Despite calls from members of the public to defund the police and shift money into other programs, the city of San Luis Obispo is increasing the SLO Police Department’s budget.

On Tuesday, the San Luis Obispo City Council adopted a two-year financial plan consisting of budgets of approximately $173 million and $174 million for 2021-2022 and 2022-2023 respectively. SLO’s major city goals for the next two years are: economic recovery, resiliency and fiscal sustainability; diversity, equity and inclusion; housing and homelessness; climate action, open space and sustainable transportation.

Within its approximately $100 million per year general fund, the city is budgeting $19.1 million for the San Luis Obispo Police Department in 2021-2022 and $20.1 million for the police department in 2022-2023. In the last budget cycle, police department operations totaled $17.6 million in 2019-2020 and $17.8 million in 2020-2021.

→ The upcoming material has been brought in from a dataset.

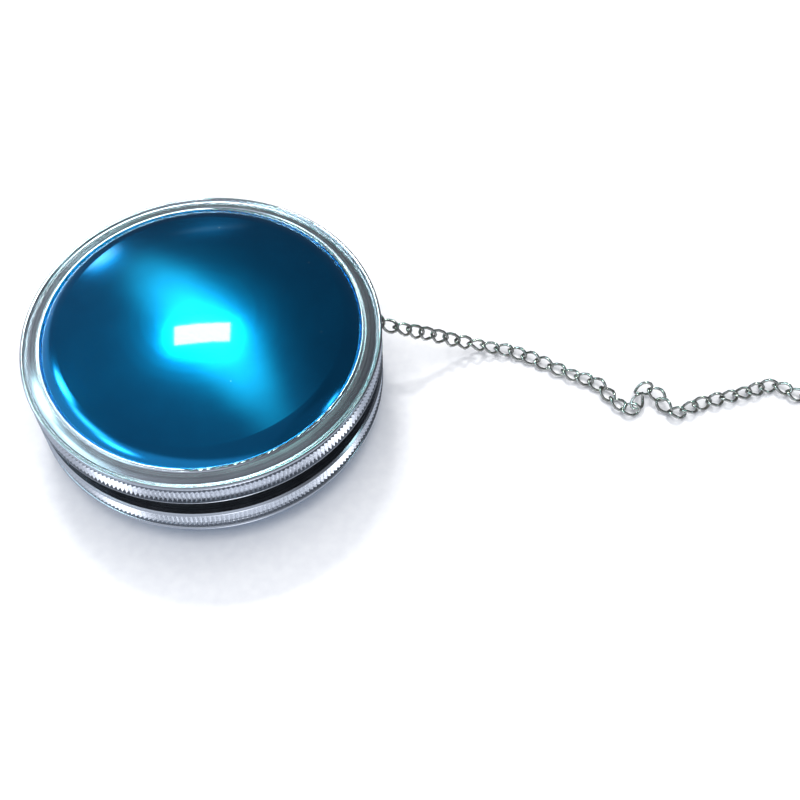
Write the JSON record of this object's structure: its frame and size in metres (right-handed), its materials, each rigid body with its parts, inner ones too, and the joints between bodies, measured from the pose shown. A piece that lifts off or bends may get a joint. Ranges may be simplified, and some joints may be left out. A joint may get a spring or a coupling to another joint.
{
  "type": "yo-yo",
  "caption": "Metal yo-yo with domed blue caps, coin-edged halves, a ball bearing and a fine chain with a finger ring.",
  "frame": {"origin": "middle of the axle, halfway between the two halves", "axes": "+Z along the spin axis, through the upper cap; +X towards the side where the chain leaves"},
  "size_m": [0.1608, 0.057, 0.0218],
  "materials": {
    "body_aluminium": "turned",
    "bezel_aluminium": "brushed round",
    "cap_blue": "dyed, polished and lacquered",
    "plated_steel": "zinc plated",
    "brass": "turned",
    "silicone": "matt",
    "bearing_steel": "ground and polished",
    "cage_nylon": "moulded",
    "chain_steel": "nickel plated",
    "ring_steel": "nickel plated and polished"
  },
  "bodies": {
    "lower_half": {"lower_half_body": "body_aluminium", "lower_bezel": "bezel_aluminium", "lower_cap": "cap_blue", "lower_hub_nut": "plated_steel", "lower_bearing_seat": "brass", "lower_response_pad": "silicone", "axle": "plated_steel", "bearing_inner_race": "bearing_steel"},
    "upper_seat": {"upper_bearing_seat": "brass"},
    "upper_half": {"upper_half_body": "body_aluminium", "upper_bezel": "bezel_aluminium", "upper_cap": "cap_blue", "upper_hub_nut": "plated_steel", "upper_response_pad": "silicone"},
    "ball_set": {"bearing_balls": "bearing_steel", "bearing_cage": "cage_nylon"},
    "chain": {"bearing_outer_race": "bearing_steel", "upper_bearing_shield": "bearing_steel", "lower_bearing_shield": "bearing_steel", "chain_loop": "chain_steel", "chain_winding": "chain_steel", "chain_run": "chain_steel", "end_ring": "ring_steel"},
    "finger_ring": {"finger_ring": "ring_steel"}
  },
  "joints": [
    {"name": "chain_spin", "type": "hinge", "parent": "lower_half", "child": "chain", "pos_m": [0, 0, 0], "axis": [0, 0, 1], "continuous": true},
    {"name": "ball_orbit", "type": "hinge", "parent": "lower_half", "child": "ball_set", "pos_m": [0, 0, 0], "axis": [0, 0, 1], "continuous": true},
    {"name": "upper_lift", "type": "slide", "parent": "lower_half", "child": "upper_seat", "axis": [0, 0, 1], "range_m": [0, 0.0028]},
    {"name": "upper_unscrew", "type": "hinge", "parent": "upper_seat", "child": "upper_half", "pos_m": [0, 0, 0], "axis": [0, 0, 1], "range_deg": [0, 1440]},
    {"name": "ring_swing", "type": "hinge", "parent": "chain", "child": "finger_ring", "pos_m": [0.1053, -0.0008, -0.0091], "axis": [0, -1, 0], "range_deg": [0, 110]}
  ],
  "couplings": [
    {"joint": "ball_orbit", "follows": "chain_spin", "ratio": 0.5834},
    {"joint": "upper_lift", "follows": "upper_unscrew", "m_per_rad": 0.00011141}
  ]
}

Police department funding accounts for approximately 25% of the operating expenses within the general fund, which is more than any other city department receives. The Public Works Department accounts for the second largest portion of general fund operational expenses, 19%.

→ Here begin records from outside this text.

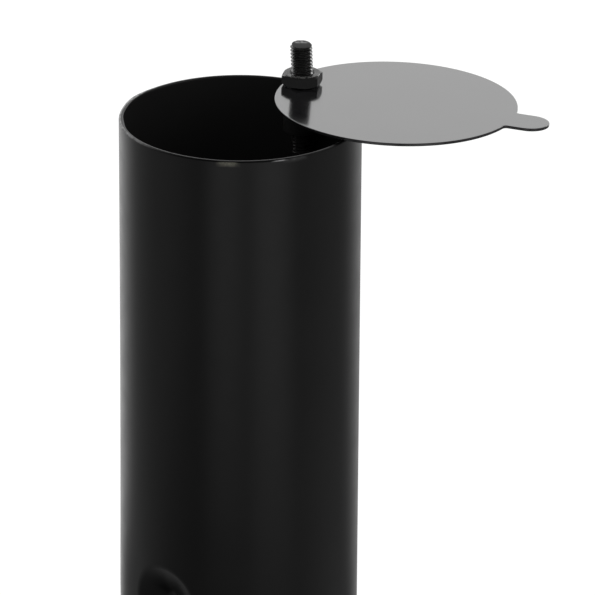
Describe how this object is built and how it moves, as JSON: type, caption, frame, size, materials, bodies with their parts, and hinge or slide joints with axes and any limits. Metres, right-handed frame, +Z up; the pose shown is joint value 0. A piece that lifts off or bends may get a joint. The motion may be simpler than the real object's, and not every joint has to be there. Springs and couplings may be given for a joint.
{
  "type": "barbecue chimney",
  "caption": "Round sheet-steel chimney of a barbecue grill with a flat damper lid swinging on an upright threaded stud, stop dimples, a spigot collar and a square bolted base flange.",
  "frame": {"origin": "centre of the base bolt pattern, on the underside of the gasket and on the axis of the flue tube", "axes": "+Z up the flue tube, -Y towards the viewer of the picture, +X to the side that the lid opens to"},
  "size_m": [0.1269, 0.089, 0.1844],
  "materials": {
    "flue_paint": "semi-matt black heat-resistant paint",
    "lid_paint": "glossy black enamel",
    "black_thread": "black oxide, satin",
    "screw_steel": "dull zinc",
    "gasket_fibre": "pressed ceramic fibre"
  },
  "bodies": {
    "chimney": {"flue_tube": "flue_paint", "pivot_lug": "flue_paint", "lug_weld": "flue_paint", "pivot_stud": "black_thread", "lid_nut": "black_thread", "base_flange": "flue_paint", "flange_gasket": "gasket_fibre", "spigot_collar": "flue_paint", "collar_weld": "flue_paint", "collar_screws": "screw_steel"},
    "lid": {"damper_lid": "lid_paint"}
  },
  "joints": [
    {"name": "lid_swing", "type": "hinge", "parent": "chimney", "child": "lid", "pos_m": [0.0164, 0.02208, 0.17187], "axis": [0.0282, 0.0205, 0.9994], "continuous": true}
  ]
}
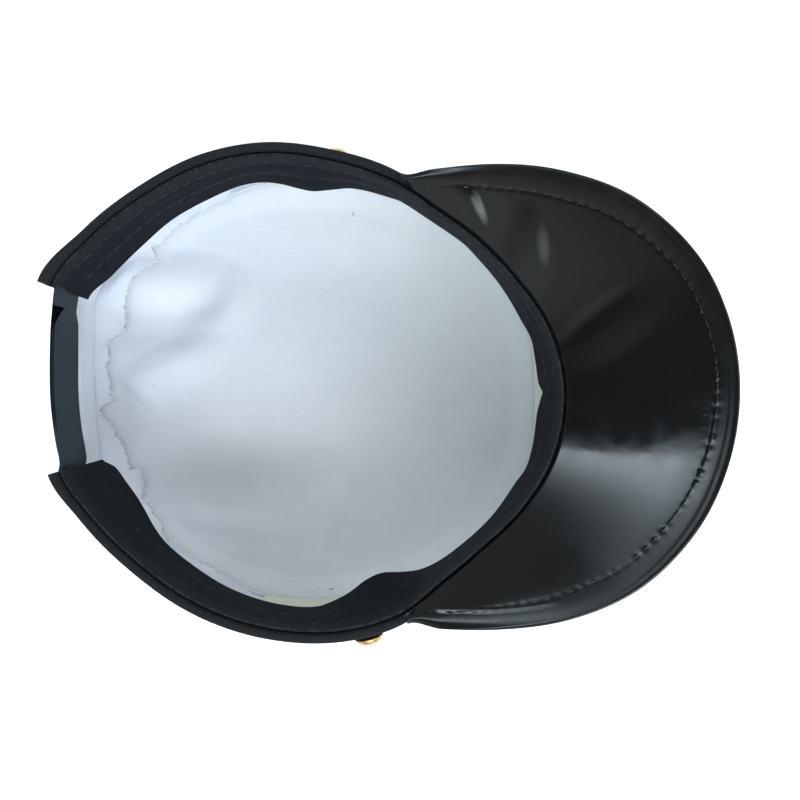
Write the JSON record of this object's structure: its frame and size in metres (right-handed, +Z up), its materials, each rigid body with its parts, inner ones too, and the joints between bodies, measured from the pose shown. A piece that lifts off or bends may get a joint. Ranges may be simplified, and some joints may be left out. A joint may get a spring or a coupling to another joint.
{
  "type": "captain hat",
  "caption": "White cotton captain hat with a black twill band, glossy black peak, black sweatband, elastic back and gilt side buttons, lying upside down on its crown.",
  "frame": {"origin": "on the surface that the hat lies on, below the middle of the band", "axes": "+X towards the peak, +Z up out of the head opening, away from the crown; the hat is upside down"},
  "size_m": [0.2496, 0.1934, 0.1288],
  "materials": {
    "white_cotton": "plain-weave cotton, matt, slightly cool white",
    "cream_stiffener": "stiff non-woven interlining, matt cream",
    "black_twill": "black cotton twill",
    "black_cotton": "blue-black cotton, matt, with grey stitching",
    "slate_elastic": "dark satin-woven elastic",
    "black_vinyl": "glossy black vinyl with a rounded, stitched rim",
    "gilt_metal": "polished gilt"
  },
  "bodies": {
    "root": {"crown_top": "white_cotton", "crown_side": "white_cotton", "crown_stiffener": "cream_stiffener", "hat_band": "black_twill", "sweatband": "black_cotton", "back_elastic": "slate_elastic", "peak": "black_vinyl", "button_left": "gilt_metal", "button_right": "gilt_metal"}
  },
  "joints": []
}
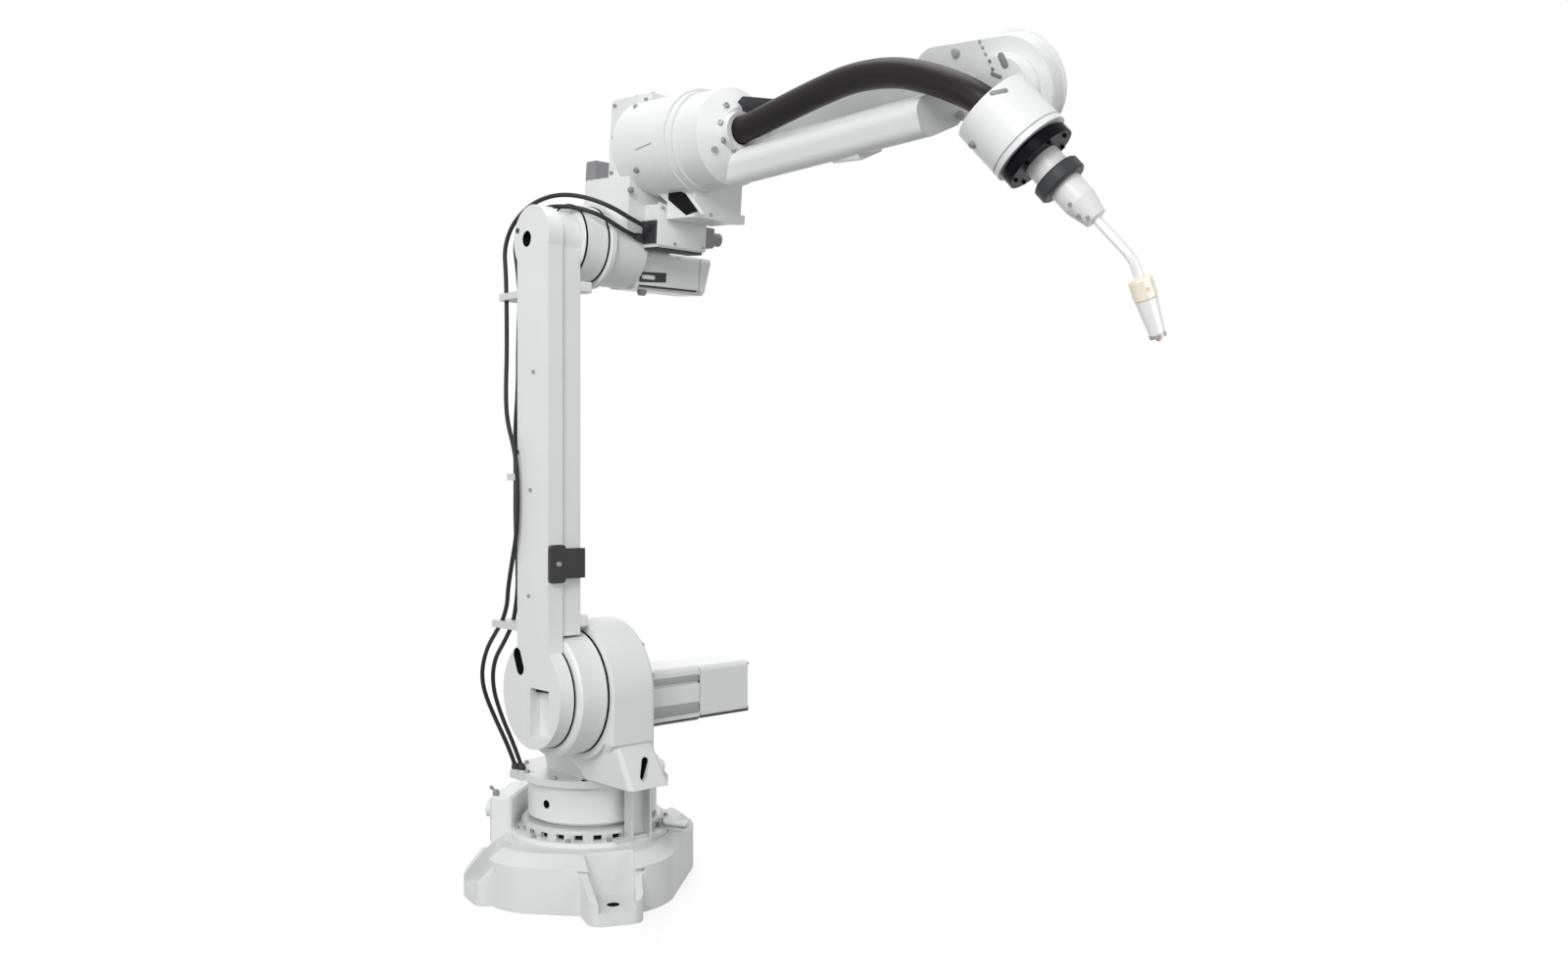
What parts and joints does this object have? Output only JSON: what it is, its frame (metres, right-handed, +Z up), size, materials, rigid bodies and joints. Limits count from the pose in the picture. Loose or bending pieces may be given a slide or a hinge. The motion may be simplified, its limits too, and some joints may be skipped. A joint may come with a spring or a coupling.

One new addition to the police department will be the expansion of the Community Action Team (CAT) to include a second social worker in order to improve public safety and social services in the downtown and creek area. The team currently consists of one officer and one social worker. The city is budgeting $118,688 and $116,188 for the next two years respectively in order to add the second social worker to the CAT.

Meanwhile, the city is embarking upon a pilot program dubbed the Mobile Crisis Unit, which will handle encounters with chronically homeless individuals. The Mobile Crisis Unit will consist of a social worker paired with an emergency medical technician. 

The unit will respond to non-emergency 911 calls involving homeless individuals, which is intended to reduce law enforcement and paramedic encounters. The city has budgeted $300,000 for each of the next two years for the Mobile Crisis Unit. 

City officials say they plan to spend approximately $126 million on capital improvement projects over the next five years. Among potential capital improvement projects the city is considering building a new police station.